# [REQUIREMENTS]
Take the lines from the beginning of the data below through the line holding "yarn, corners, rows).build()" and return exactly those.

***** DATASET SECTION *****

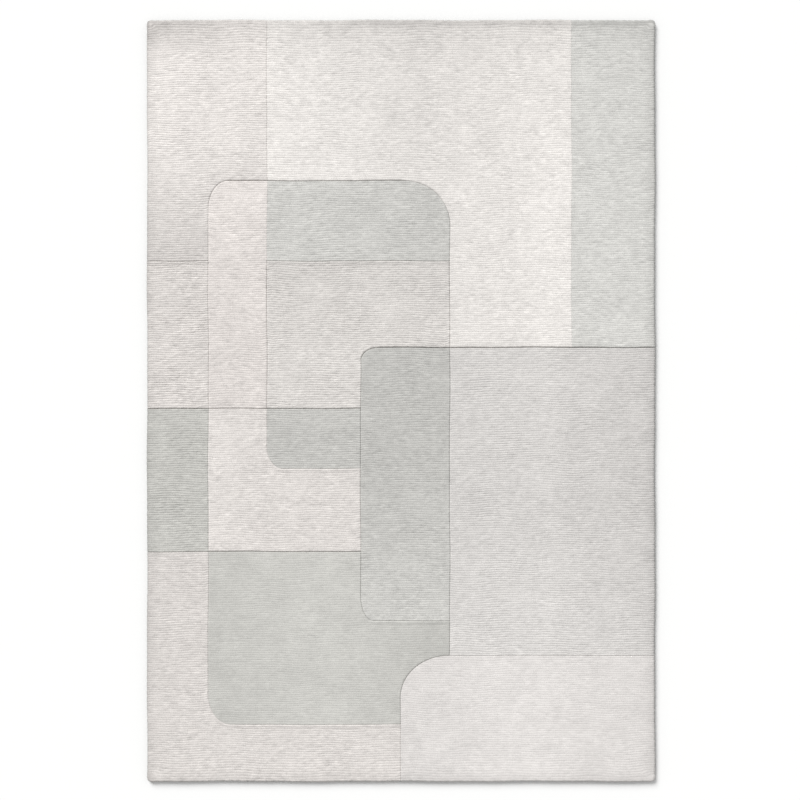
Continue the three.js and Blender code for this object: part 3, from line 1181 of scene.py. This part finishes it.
@dataclass
class Pile:
    """All the pile: fifteen fields on one set of rows, each with its yarn and its corners."""

    column_round: Point = (45.0, 64.0)
    bar_round: Point = (106.0, 106.0)
    panel_top_round: Point = (42.0, 30.0)
    panel_foot_round: Point = (30.0, 57.0)
    dark_round: Point = (40.0, 55.0)
    lower_round: Point = (52.0, 75.0)
    foot_round: Point = (113.0, 104.0)
    edge_round: Point = (8.0, 8.0)

    def build(self) -> None:
        """Builds every field."""
        lines = PatternLines.from_frame()
        rows = Rows(lines)
        LOG.info("%d rows of tufts", rows.count)
        for fields in (self._head_fields, self._side_fields, self._foot_fields):
            for name, yarn, corners in fields(lines):
                PileField(f"pile_{name}", yarn, corners, rows).build()

    def _head_fields(self, p: PatternLines) -> list[Field]:
        """The fields above the bar's foot."""
        return [
            ("top_left",
             PileYarn("pile_ivory", (226, 221, 217), (1.02, 1.0, 0.99), (0.80, 1.015, 1.02),
                      relief=0.9), [
                Corner(p.left, p.bar_foot, Cut.SLIT),
                Corner(p.column_left, p.bar_foot, Cut.SCORE),
                Corner(p.column_left, p.band_foot, Cut.BEVEL, self.column_round, Cut.SLIT),
                Corner(p.column_right, p.band_foot, Cut.SCORE),
                Corner(p.column_right, p.head, Cut.RIM),
                Corner(p.left, p.head, Cut.RIM, self.edge_round, Cut.RIM)]),
            ("top_centre",
             PileYarn("pile_ivory", (227, 223, 219), (1.06, 0.935, 1.035), (1.0, 1.01, 0.955),
                      relief=0.55), [
                Corner(p.column_right, p.band_foot, Cut.BEVEL),
                Corner(p.panel_right, p.band_foot, Cut.SLIT, self.bar_round, Cut.SLIT),
                Corner(p.panel_right, p.panel_top, Cut.DEEP),
                Corner(p.right_column, p.panel_top, Cut.JOIN),
                Corner(p.right_column, p.head, Cut.RIM),
                Corner(p.column_right, p.head, Cut.FLUSH)]),
            ("top_right",
             PileYarn("pile_pearl", (209, 208, 204), (1.0, 1.0, 0.97), (1.0, 1.0, 0.98),
                      relief=0.5), [
                Corner(p.right_column, p.panel_top, Cut.DEEP),
                Corner(p.right, p.panel_top, Cut.RIM),
                Corner(p.right, p.head, Cut.RIM, self.edge_round, Cut.RIM),
                Corner(p.right_column, p.head, Cut.JOIN)]),
            ("left_column",
             PileYarn("pile_rose_ivory", (224, 218, 214), along=(0.925, 0.945, 1.02),
                      relief=0.65), [
                Corner(p.column_left, p.dark_top, Cut.SLIT),
                Corner(p.column_right, p.dark_top, Cut.VEE),
                Corner(p.column_right, p.bar_foot, Cut.JOIN),
                Corner(p.column_right, p.band_foot, Cut.SLIT),
                Corner(p.column_left, p.band_foot, Cut.SCORE, self.column_round, Cut.SCORE)]),
            ("upper_bar",
             PileYarn("pile_silver", (204, 203, 199), (1.0, 0.965, 0.915), relief=0.75), [
                Corner(p.column_right, p.bar_foot, Cut.SLIT),
                Corner(p.panel_right, p.bar_foot, Cut.SCORE),
                Corner(p.panel_right, p.band_foot, Cut.SLIT, self.bar_round, Cut.SCORE),
                Corner(p.column_right, p.band_foot, Cut.JOIN)]),
        ]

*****

# [COMPLETED TASK]
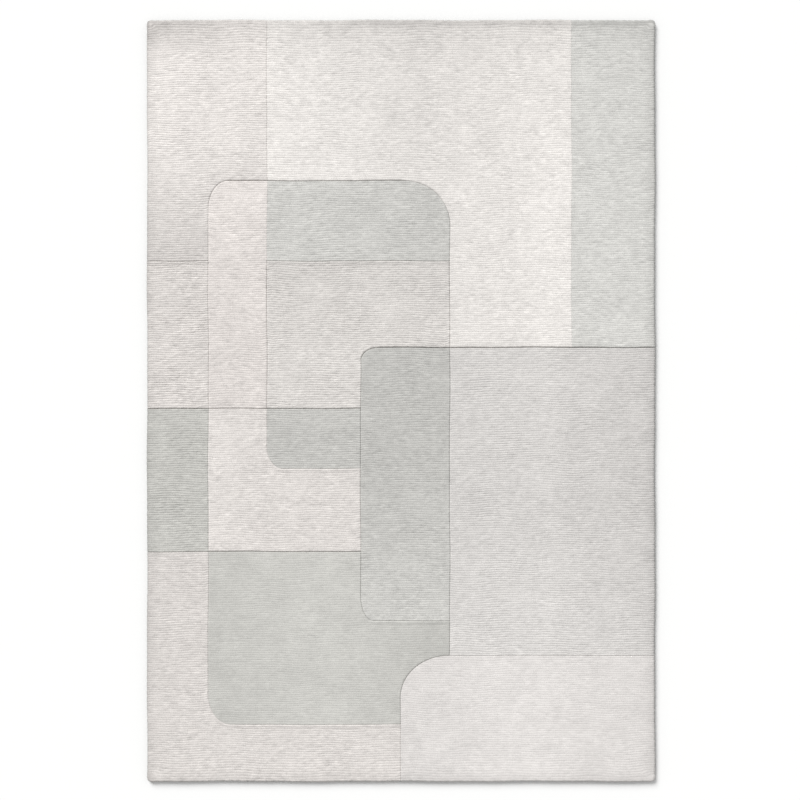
Continue the three.js and Blender code for this object: part 3, from line 1181 of scene.py. This part finishes it.
@dataclass
class Pile:
    """All the pile: fifteen fields on one set of rows, each with its yarn and its corners."""

    column_round: Point = (45.0, 64.0)
    bar_round: Point = (106.0, 106.0)
    panel_top_round: Point = (42.0, 30.0)
    panel_foot_round: Point = (30.0, 57.0)
    dark_round: Point = (40.0, 55.0)
    lower_round: Point = (52.0, 75.0)
    foot_round: Point = (113.0, 104.0)
    edge_round: Point = (8.0, 8.0)

    def build(self) -> None:
        """Builds every field."""
        lines = PatternLines.from_frame()
        rows = Rows(lines)
        LOG.info("%d rows of tufts", rows.count)
        for fields in (self._head_fields, self._side_fields, self._foot_fields):
            for name, yarn, corners in fields(lines):
                PileField(f"pile_{name}", yarn, corners, rows).build()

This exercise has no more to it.